Wij waren, ik ben. Over de kinderen van Ruinerwold. Het Kindertehuis uit de Hel. Geen lichte kost. En je luistert het ook niet om van op te vrolijken. Ik niet in elk geval. Maar het fascineert mij wel. Hoe worden mensen zo? Hoe komen mensen zo? Hoe gaan slachtoffers verder na het overleven van mensonterende, gruwelijke omstandigheden.
Met dezelfde insteek zette ik het boek: “ik zal hem nooit meer papa noemen” aan. Het verhaal van de dochter van Gisèle Pélicot over haar moeder. De zaak die zich afspeelt in Frankrijk heeft inmiddels internationale aandacht gekregen. De man van Gisèle drogeerde haar en “leende” haar uit aan andere mannen terwijl ze onwel, en onwillig, was. Hij leende niet alleen haar uit, maar hij maakte er ook beelden van en zette die op het internet.
Het boek wordt verteld uit het oogpunt van de dochter en gaat over de ontdekking, de politieonderzoeken maar vooral over hoe het de familieverhoudingen aantast. En aangetast heeft. Door de drugs die haar man haar toediende werd Gisèle steeds zwakker en minder bij de tijd. Nu was de al op leeftijd, dus het kon ook daaraan liggen. En zo bracht haar man het ook.
“Mama kan het allemaal niet meer aan. Het is te druk voor haar. Ze vergeet vaak dingen. Het zit niet goed meer in dat hoofdje van haar, laat haar dus maar lekker rust hebben.” Dat soort uitspraken. En terwijl ik luisterde naar de stem van de voorleester liepen de rillingen mij over de rug. Niet alleen over het onderwerp dat zo wanstaltig en onsmakelijk is dat de eetopdrachten van het oude programma Fear Factor uitnodigend lijken. Niet dat dit echt gebeurt is en beschreven staat in een boek.
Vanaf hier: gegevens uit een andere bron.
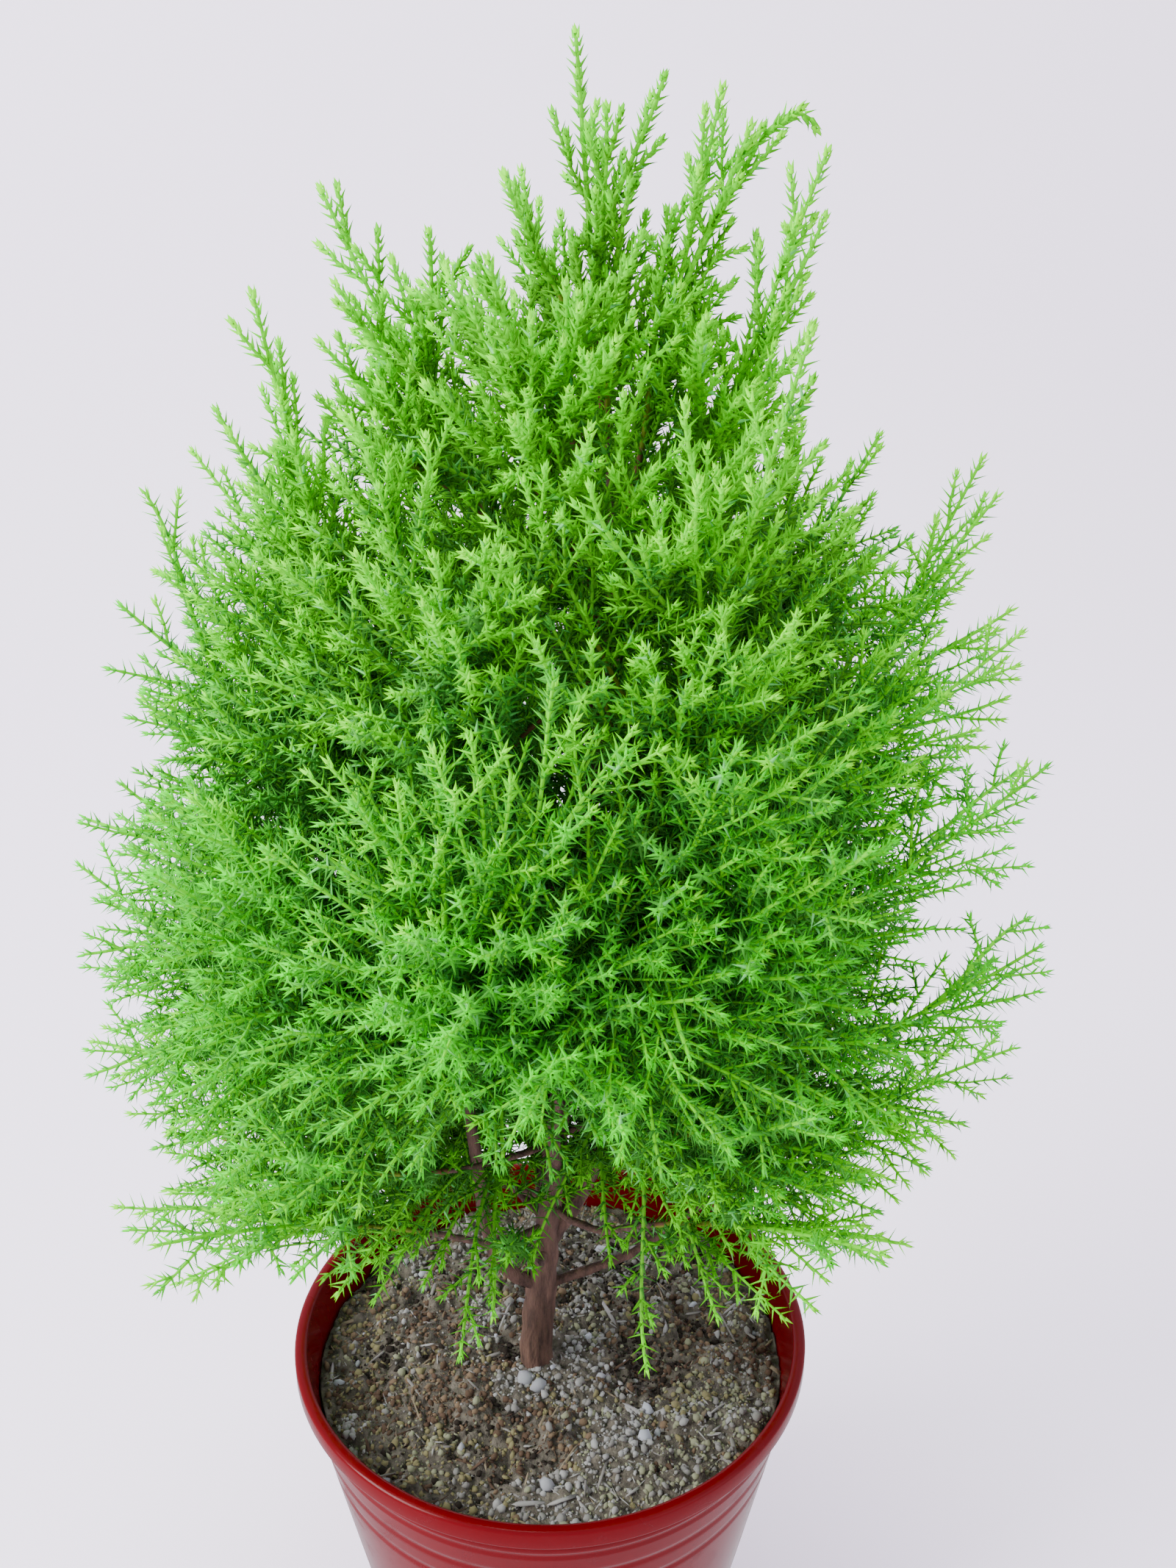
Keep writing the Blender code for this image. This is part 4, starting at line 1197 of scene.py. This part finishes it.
    def make_needles(self, tier, orders, look, rng, greens, nodes):
        """All the needles of a tier, in as many pieces as the size limit asks."""
        corners, faces, picks, start = [], [], [], 0
        for curves, first, last, _, gap in orders:
            lift = body_at(curves[:, -1])[0]
            shape = {label: np.interp(lift, HABIT_HEIGHTS, values) for label, values in HABIT.items()}
            shape["length"] *= look.length
            shape["width"] *= look.width
            shape["lean"] *= look.lean
            shape["spacing"] *= look.spacing * gap
            twig = np.full(len(curves), 0.5 * (first + last) * MM)
            points, triangles, rows, to_tip = needle_points(curves, twig, shape, rng)
            corners.append(points)
            faces.append(triangles + start)
            picks.append(self.deal_greens(points[3::4], len(curves), rows, to_tip, rng).ravel())
            start += len(points)
        corners, faces, picks = np.concatenate(corners), np.concatenate(faces), np.concatenate(picks)
        parts = int(np.ceil(len(faces) / PIECE_LIMIT))
        step = int(np.ceil(len(faces) / 3 / parts)) * 3
        for k in range(parts):
            some = faces[k * step:(k + 1) * step]
            low, high = some.min(), some.max() + 1
            name = "needles_" + tier + ("_" + "abcdef"[k] if parts > 1 else "")
            piece = make_mesh(name, corners[low:high], some - low, greens, picks[k * step:(k + 1) * step],
                              smooth=False)
            settle(piece, "green_foliage", *(nodes if k == 0 else ()))

    def deal_greens(self, ends, shoots, rows, to_tip, rng):
        """A material for each of a needle's three faces.

        The tone rises towards the crown's skin and the shoot's tip, and differs
        from shoot to shoot: the lighter greens at the skin are painted light and
        the darker ones deep in the crown painted shade. One keel face is a green
        darker, a painted shade on the needle's underside. Needles far from the
        crown's middle height, on light shoots or near a tip take the yellower
        greens. A few have a pale bloom on one face, and a few shoots are dry.
        """
        spray = rng.normal(0.0, 0.13, shoots)[rows]
        # Painted shade and light: the green darkens with depth below the crown's skin and lightens towards
        # it
        tone = 0.10 + 0.40 * crown_depth(ends, 34.0 * MM) + spray + rng.normal(0.0, 0.05, len(rows))
        tone = tone + 0.30 * (1.0 - np.clip(to_tip / (5.0 * MM), 0.0, 1.0))
        level = np.clip((tone * 4.8).astype(int), 0, SHADES - 1)
        from_middle = (np.abs(body_at(ends)[0] - 165.0) - 30.0) / 110.0
        young = from_middle + 1.5 * spray + 0.25 * (to_tip < 6.0 * MM) > 0.5
        # Painted shade: one keel face of each needle takes the next darker green, as if shaded on its
        # underside
        pick = np.stack([level, np.maximum(level - 1, 0), level], axis=1) + SHADES * young[:, None]
        pick[(to_tip < 3.0 * MM) & (tone > 0.8) & young] = TIP
        pick[(level < SHADES - 1) & (rng.uniform(size=len(rows)) < 0.05), 0] = BLOOM
        pick[(rng.uniform(size=shoots) < 0.001)[rows]] = DRY
        return pick


# Stage

class CYPRESS_OT_stage(bpy.types.Operator):
    """Make the pale floor and wall, the soft lights and the camera"""
    bl_idname = "cypress.stage"
    bl_label = "Make Stage"

    def execute(self, context):
        look = context.scene.cypress_stage
        self.make_backdrop()
        self.make_lights()
        data = bpy.data.cameras.new("view_camera")
        data.lens = look.lens
        data.sensor_width = 36.0
        data.clip_start = 0.01
        camera = bpy.data.objects.new("view_camera", data)
        camera.location = look.camera_place
        camera.rotation_euler = (math.radians(90.0 - look.camera_dip), math.radians(look.camera_roll), 0.0)
        bpy.context.scene.collection.objects.link(camera)
        bpy.context.scene.camera = camera
        world = bpy.data.worlds.new("soft_room")
        bpy.context.scene.world = world
        world.use_nodes = True
        world.node_tree.nodes["Background"].inputs["Color"].default_value = (0.92, 0.89, 1.0, 1.0)
        world.node_tree.nodes["Background"].inputs["Strength"].default_value = 1.15
        return {"FINISHED"}

    def make_backdrop(self):
        """A floor that turns up into a wall on a quarter circle, with a weak glow that keeps it pale."""
        front, wall, bend, height, half_width = -5.0, 1.2, 0.3, 4.0, 6.0
        turn = np.linspace(0.0, math.pi / 2, 16)
        y = np.concatenate([[front], wall - bend + bend * np.sin(turn), [wall]])
        z = np.concatenate([[0.0], bend - bend * np.cos(turn), [height]])
        x = np.array([-half_width, half_width])
        points = np.stack([np.repeat(x[None], len(y), axis=0), np.repeat(y[:, None], 2, axis=1),
                           np.repeat(z[:, None], 2, axis=1)], axis=-1)
        grid = np.arange(len(y) * 2).reshape(-1, 2)
        faces = np.stack([grid[:-1, 0], grid[:-1, 1], grid[1:, 1], grid[1:, 0]], axis=-1)
        material, shader = base_material("pale_backdrop", (0.93, 0.87, 0.985), 0.9)
        shader.inputs["Emission Color"].default_value = (0.95, 0.88, 1.0, 1.0)
        shader.inputs["Emission Strength"].default_value = 0.22
        backdrop = make_mesh("backdrop", points.reshape(-1, 3), faces, [material])
        backdrop.visible_glossy = False

    def make_lights(self):
        """A large window to the front left, a top light and a weak fill, all aimed at the crown."""
        for name, place, size, power, color in (
                ("window", (-1.6, -0.7, 1.35), 1.1, 76.0, (1.0, 0.99, 0.98)),
                ("sky", (-0.2, 0.2, 2.2), 1.2, 42.0, (0.97, 0.98, 1.0)),
                ("fill", (1.5, -1.0, 0.8), 1.2, 4.0, (0.95, 0.97, 1.0))):
            data = bpy.data.lights.new(name, "AREA")
            data.size = size
            data.energy = power
            data.color = color
            light = bpy.data.objects.new(name, data)
            light.location = place
            aim = Vector((0.0, 0.0, 0.26)) - Vector(place)
            light.rotation_euler = aim.to_track_quat("-Z", "Y").to_euler()
            bpy.context.scene.collection.objects.link(light)


class CYPRESS_PT_panel(bpy.types.Panel):
    """Lists the steps that finish the potted cypress"""
    bl_idname = "CYPRESS_PT_panel"
    bl_label = "Potted Cypress"
    bl_space_type = "VIEW_3D"
    bl_region_type = "UI"
    bl_category = "Cypress"

    def draw(self, context):
        for step in STEPS:
            self.layout.operator(step.bl_idname)
        for name, kind in SETTINGS.items():
            for label in kind.__annotations__:
                self.layout.prop(getattr(context.scene, name), label)


STEPS = (CYPRESS_OT_pot, CYPRESS_OT_soil, CYPRESS_OT_bark, CYPRESS_OT_foliage, CYPRESS_OT_stage)
SETTINGS = {"cypress_needles": CypressNeedles, "cypress_pot": CypressPot, "cypress_soil": CypressSoil,
            "cypress_stage": CypressStage}


def register():
    for group in (*SETTINGS.values(), *STEPS, CYPRESS_PT_panel):
        bpy.utils.register_class(group)
    for label, group in SETTINGS.items():
        setattr(bpy.types.Scene, label, bpy.props.PointerProperty(type=group))


def unregister():
    for label in SETTINGS:
        delattr(bpy.types.Scene, label)
    for group in (CYPRESS_PT_panel, *STEPS, *SETTINGS.values()):
        bpy.utils.unregister_class(group)


def main():
    register()
    bpy.ops.cypress.pot()
    bpy.ops.cypress.soil()
    bpy.ops.cypress.bark()
    bpy.ops.cypress.foliage()
    bpy.ops.cypress.stage()


if __name__ == "__main__":
    main()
Nee. Deze woorden komen mij bekend voor. Deze woorden. Deze toon. Deze… excuses. Ik heb ze gehoord. In mijn eigen omgeving. Over iemand die mij dierbaar is. Alle vlaggen, alle seinen. Ze schoten op rood. Met stijgende afschuw heb ik het boek afgeluisterd en voelde ik een dilemma.
Waren de overeenkomsten tussen dit boek en de zo herkenbare situatie uit mijn eigen leven toeval? Zag ik ineens, gevoed door de woorden uit het boek, teveel in wat werkelijk valide excuses waren? Moest ik het aanhangig maken? Aangifte doen? Mensen confronteren terwijl ik, behalve een overeenkomst, geen bewijs had? Geen werkelijk, keihard onweerlegbaar bewijs?
Ik wist het niet. En ik weet het nog steeds niet. Gisèle Pélicot krijgt, nadat ze jarenlang in haar zeden en eer is aangetast, de hoogste onderscheiding die Frankrijk te bieden heeft; het Legioen van Eer (Legion d'honneur).
Ik hoef geen onderscheiding. Want ik weet ook niet wat te doen. Ik weet niet eens of ik spoken zie of langzaamaan gek aan het worden ben. Of zit het ook in mijn hoofdje allemaal niet goed meer?